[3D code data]

** Begin **

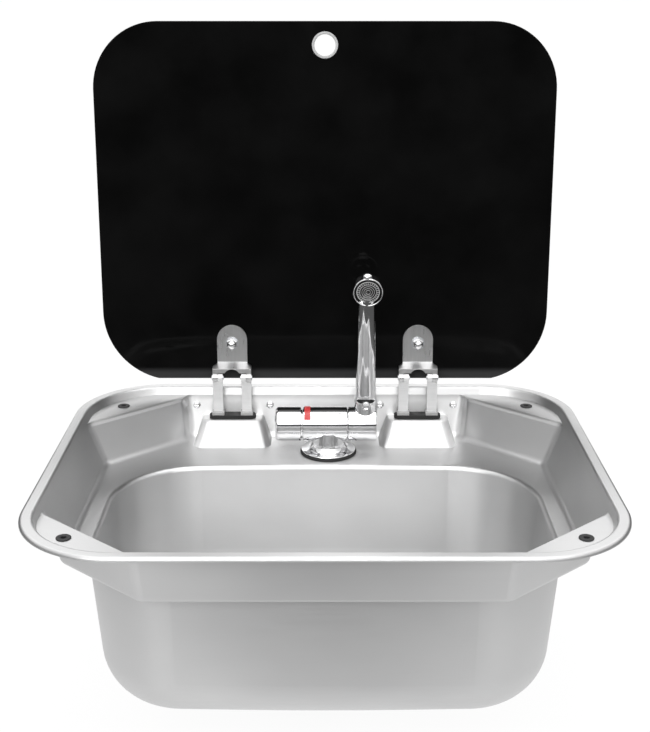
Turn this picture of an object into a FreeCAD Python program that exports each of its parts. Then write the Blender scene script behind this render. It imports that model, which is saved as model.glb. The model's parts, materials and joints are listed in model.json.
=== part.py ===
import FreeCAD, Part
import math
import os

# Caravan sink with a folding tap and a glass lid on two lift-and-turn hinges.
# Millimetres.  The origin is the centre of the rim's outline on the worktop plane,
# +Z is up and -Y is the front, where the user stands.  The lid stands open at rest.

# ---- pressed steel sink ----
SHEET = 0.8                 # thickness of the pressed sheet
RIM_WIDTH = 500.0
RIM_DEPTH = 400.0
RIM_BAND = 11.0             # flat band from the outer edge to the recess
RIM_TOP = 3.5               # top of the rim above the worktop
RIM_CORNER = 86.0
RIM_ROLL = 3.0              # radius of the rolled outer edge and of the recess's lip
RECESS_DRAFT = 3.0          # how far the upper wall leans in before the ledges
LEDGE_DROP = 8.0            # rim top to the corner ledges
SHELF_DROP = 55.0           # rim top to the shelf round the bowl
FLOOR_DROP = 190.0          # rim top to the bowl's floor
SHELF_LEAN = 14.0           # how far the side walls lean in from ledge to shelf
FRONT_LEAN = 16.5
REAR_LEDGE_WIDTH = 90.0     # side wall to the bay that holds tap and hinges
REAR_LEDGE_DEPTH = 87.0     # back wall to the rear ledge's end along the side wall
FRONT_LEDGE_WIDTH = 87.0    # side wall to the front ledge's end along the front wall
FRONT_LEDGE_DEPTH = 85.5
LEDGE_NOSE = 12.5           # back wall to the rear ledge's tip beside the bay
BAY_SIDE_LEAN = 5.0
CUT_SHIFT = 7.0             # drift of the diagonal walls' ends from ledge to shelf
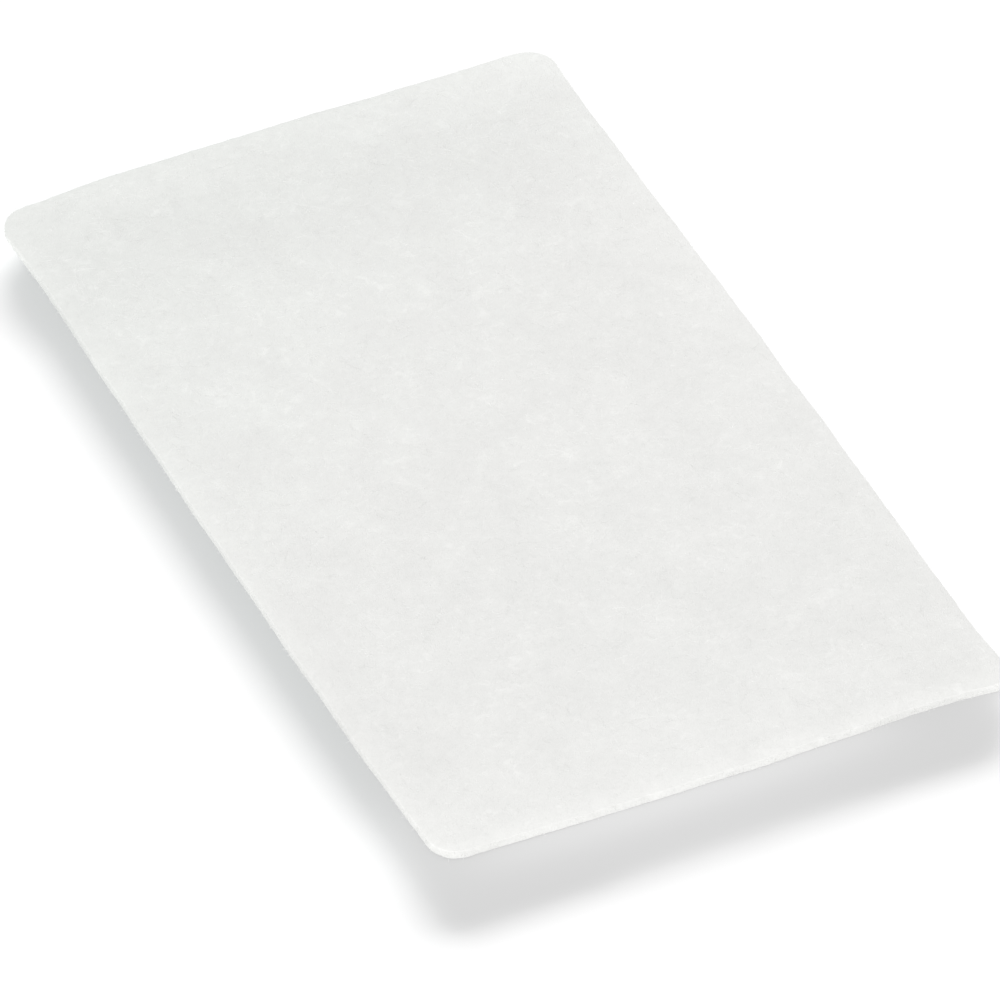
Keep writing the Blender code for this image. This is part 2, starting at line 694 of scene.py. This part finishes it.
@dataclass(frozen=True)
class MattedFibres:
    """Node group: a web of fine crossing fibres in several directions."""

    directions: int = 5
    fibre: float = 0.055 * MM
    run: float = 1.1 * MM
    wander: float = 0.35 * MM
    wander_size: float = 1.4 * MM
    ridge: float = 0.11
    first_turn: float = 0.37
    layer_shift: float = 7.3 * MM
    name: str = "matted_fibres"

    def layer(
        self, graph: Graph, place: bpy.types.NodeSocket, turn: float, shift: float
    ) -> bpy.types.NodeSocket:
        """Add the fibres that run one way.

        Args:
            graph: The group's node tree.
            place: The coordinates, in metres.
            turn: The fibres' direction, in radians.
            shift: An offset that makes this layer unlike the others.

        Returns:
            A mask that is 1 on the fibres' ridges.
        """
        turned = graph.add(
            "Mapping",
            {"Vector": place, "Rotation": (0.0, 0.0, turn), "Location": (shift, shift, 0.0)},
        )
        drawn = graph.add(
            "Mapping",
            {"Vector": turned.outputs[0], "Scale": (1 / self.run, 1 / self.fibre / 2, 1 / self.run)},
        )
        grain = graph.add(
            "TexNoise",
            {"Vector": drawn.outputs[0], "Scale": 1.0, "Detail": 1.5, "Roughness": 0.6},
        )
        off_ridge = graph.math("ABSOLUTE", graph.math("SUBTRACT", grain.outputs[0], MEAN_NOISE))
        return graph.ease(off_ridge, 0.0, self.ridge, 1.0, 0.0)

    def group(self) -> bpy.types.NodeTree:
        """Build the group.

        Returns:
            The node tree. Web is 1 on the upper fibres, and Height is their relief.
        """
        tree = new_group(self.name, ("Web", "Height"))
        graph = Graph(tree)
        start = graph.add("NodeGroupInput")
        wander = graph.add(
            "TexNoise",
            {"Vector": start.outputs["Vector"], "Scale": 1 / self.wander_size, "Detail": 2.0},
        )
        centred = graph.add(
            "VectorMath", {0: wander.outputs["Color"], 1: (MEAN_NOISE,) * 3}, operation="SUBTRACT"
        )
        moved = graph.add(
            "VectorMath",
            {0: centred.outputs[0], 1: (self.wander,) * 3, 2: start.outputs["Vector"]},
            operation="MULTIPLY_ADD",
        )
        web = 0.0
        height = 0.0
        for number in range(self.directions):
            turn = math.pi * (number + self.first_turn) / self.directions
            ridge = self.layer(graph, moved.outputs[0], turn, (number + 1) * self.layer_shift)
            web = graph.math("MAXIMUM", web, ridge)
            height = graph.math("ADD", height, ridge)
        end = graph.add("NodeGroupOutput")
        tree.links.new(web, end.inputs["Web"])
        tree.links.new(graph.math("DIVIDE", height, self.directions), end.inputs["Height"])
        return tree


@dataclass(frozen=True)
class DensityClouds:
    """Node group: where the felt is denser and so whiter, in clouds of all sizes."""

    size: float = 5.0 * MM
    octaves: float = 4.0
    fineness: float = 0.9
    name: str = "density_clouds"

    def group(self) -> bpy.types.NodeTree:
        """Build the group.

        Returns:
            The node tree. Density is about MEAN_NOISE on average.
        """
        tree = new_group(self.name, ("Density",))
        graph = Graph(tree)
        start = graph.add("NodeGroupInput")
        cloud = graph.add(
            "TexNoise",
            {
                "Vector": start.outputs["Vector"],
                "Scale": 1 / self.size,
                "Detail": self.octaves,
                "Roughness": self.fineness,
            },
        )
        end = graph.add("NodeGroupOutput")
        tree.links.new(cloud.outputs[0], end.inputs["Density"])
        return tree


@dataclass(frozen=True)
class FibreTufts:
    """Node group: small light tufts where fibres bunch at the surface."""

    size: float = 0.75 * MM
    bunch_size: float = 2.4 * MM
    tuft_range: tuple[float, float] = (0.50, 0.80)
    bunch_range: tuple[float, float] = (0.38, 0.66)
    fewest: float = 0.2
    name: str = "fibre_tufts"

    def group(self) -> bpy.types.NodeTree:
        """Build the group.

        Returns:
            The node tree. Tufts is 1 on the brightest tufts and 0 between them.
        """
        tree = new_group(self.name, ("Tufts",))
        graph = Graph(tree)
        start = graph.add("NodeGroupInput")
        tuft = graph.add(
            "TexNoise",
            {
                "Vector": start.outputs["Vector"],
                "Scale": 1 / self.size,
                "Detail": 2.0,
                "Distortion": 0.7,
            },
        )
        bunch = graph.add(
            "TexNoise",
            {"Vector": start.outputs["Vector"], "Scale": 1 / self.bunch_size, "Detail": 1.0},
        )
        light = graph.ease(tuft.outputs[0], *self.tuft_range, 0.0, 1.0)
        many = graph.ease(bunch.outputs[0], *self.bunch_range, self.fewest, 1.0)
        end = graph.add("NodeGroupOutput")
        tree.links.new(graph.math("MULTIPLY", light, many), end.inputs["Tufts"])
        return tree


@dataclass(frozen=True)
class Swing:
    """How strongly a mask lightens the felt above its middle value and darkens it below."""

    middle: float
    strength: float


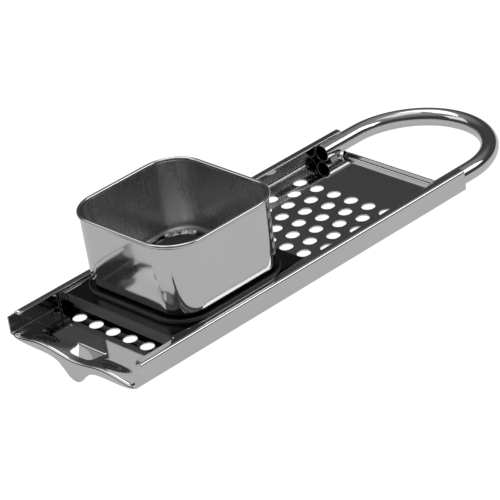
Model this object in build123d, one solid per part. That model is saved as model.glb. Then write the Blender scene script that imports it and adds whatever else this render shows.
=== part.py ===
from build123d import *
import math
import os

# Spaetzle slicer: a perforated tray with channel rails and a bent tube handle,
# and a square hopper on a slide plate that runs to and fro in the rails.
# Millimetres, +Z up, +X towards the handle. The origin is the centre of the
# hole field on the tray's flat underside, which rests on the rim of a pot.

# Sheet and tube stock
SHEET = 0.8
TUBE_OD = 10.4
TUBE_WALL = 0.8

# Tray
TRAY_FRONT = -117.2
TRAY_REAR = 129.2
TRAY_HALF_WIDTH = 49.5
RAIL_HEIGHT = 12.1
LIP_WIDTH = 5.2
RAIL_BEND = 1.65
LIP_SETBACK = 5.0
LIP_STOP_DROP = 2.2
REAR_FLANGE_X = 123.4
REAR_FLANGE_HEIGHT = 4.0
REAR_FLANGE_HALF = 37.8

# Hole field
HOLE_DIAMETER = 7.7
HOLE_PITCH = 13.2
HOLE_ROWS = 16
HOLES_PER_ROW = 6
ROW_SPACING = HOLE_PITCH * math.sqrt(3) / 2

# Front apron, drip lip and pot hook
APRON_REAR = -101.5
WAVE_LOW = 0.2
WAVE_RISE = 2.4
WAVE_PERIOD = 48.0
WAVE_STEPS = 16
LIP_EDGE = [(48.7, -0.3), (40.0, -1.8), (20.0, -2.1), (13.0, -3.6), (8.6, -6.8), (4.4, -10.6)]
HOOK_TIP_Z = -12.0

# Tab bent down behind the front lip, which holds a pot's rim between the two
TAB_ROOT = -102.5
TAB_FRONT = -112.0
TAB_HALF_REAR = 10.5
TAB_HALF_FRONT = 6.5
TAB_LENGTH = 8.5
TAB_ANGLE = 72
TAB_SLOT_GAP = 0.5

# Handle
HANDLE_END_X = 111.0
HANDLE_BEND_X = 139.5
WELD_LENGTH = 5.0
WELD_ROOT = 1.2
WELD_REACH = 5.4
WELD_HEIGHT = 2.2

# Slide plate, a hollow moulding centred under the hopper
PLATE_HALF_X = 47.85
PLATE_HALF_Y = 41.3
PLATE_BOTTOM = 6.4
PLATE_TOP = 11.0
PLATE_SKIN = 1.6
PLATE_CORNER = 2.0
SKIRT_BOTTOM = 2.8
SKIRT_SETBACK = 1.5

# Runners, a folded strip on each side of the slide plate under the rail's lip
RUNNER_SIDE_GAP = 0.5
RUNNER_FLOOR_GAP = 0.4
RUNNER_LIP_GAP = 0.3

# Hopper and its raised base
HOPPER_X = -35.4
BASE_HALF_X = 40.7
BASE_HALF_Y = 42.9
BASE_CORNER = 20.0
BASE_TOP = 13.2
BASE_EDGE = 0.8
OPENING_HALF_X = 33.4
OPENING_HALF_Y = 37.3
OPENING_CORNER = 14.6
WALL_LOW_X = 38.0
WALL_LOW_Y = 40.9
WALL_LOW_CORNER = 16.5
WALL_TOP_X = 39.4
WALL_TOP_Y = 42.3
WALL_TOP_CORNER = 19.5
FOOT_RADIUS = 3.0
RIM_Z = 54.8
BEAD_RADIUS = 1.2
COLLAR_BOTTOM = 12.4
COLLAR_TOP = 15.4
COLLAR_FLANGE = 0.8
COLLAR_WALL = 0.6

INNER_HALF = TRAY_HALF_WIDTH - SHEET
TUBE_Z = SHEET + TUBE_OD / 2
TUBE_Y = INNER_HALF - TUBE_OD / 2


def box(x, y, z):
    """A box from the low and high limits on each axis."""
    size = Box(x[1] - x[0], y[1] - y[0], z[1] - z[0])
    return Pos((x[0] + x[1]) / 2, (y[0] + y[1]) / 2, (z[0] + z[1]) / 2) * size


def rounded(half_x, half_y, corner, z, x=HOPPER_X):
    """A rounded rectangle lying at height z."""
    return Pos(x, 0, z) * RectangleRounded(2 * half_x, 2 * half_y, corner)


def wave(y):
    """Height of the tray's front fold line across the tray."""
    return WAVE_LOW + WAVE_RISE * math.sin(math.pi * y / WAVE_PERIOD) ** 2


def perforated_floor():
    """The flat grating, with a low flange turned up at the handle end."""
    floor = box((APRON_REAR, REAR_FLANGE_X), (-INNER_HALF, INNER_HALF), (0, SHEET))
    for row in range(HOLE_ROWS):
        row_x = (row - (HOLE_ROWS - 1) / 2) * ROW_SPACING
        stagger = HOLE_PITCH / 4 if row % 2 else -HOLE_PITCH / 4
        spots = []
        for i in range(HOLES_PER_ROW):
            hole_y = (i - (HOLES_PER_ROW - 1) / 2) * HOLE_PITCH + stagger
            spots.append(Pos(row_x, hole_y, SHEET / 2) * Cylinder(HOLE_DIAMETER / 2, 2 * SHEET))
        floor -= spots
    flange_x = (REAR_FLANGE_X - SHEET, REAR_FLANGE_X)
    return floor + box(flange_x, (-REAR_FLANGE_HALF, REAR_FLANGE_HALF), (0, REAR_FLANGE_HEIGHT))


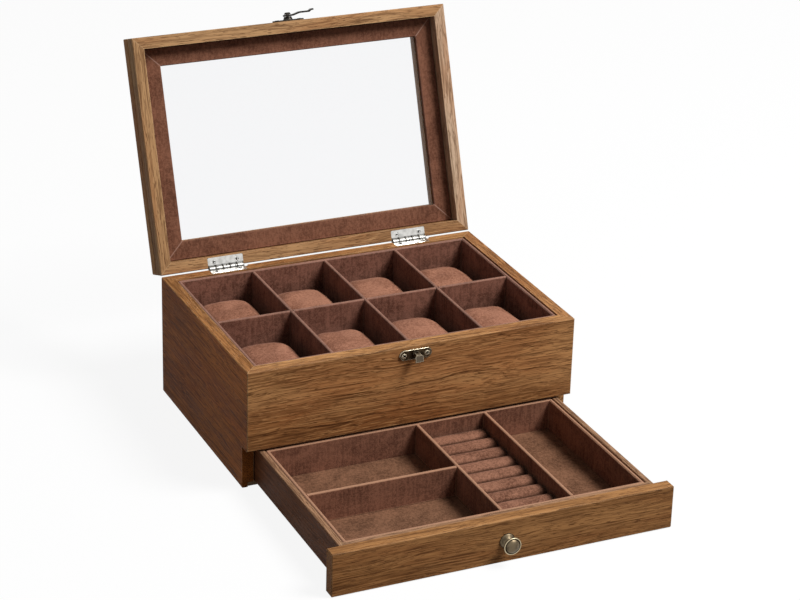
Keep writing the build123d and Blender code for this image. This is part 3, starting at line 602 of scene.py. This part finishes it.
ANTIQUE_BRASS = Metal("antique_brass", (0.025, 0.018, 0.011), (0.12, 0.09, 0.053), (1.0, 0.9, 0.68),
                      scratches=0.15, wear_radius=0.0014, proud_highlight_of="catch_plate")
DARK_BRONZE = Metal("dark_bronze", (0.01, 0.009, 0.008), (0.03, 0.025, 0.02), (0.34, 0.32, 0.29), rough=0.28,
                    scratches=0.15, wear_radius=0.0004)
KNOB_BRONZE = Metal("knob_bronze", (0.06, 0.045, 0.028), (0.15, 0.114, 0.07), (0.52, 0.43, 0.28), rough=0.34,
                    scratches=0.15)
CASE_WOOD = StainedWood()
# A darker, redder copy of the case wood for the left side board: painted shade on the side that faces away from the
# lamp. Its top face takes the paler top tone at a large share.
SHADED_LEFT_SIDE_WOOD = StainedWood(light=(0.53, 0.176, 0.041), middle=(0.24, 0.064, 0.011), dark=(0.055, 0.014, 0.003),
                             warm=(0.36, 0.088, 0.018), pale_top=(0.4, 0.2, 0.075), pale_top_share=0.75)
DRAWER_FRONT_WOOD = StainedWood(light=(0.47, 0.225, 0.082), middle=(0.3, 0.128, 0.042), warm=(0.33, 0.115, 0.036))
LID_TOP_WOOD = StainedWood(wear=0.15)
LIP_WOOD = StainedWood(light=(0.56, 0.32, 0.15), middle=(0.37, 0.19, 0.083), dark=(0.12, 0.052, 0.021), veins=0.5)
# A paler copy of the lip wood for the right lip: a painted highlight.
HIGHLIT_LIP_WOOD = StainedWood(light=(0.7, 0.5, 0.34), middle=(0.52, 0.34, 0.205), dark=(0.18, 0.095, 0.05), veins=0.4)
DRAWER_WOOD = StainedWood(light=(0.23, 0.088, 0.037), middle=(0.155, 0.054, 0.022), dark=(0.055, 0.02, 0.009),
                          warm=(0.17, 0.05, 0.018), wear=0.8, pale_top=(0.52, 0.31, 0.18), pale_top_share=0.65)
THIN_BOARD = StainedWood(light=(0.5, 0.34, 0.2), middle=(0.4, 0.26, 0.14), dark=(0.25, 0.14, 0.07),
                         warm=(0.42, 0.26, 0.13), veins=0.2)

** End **

THE TASK:
Give the count of lines holding the word "image" and nothing more.

RIGHT ANSWER:
2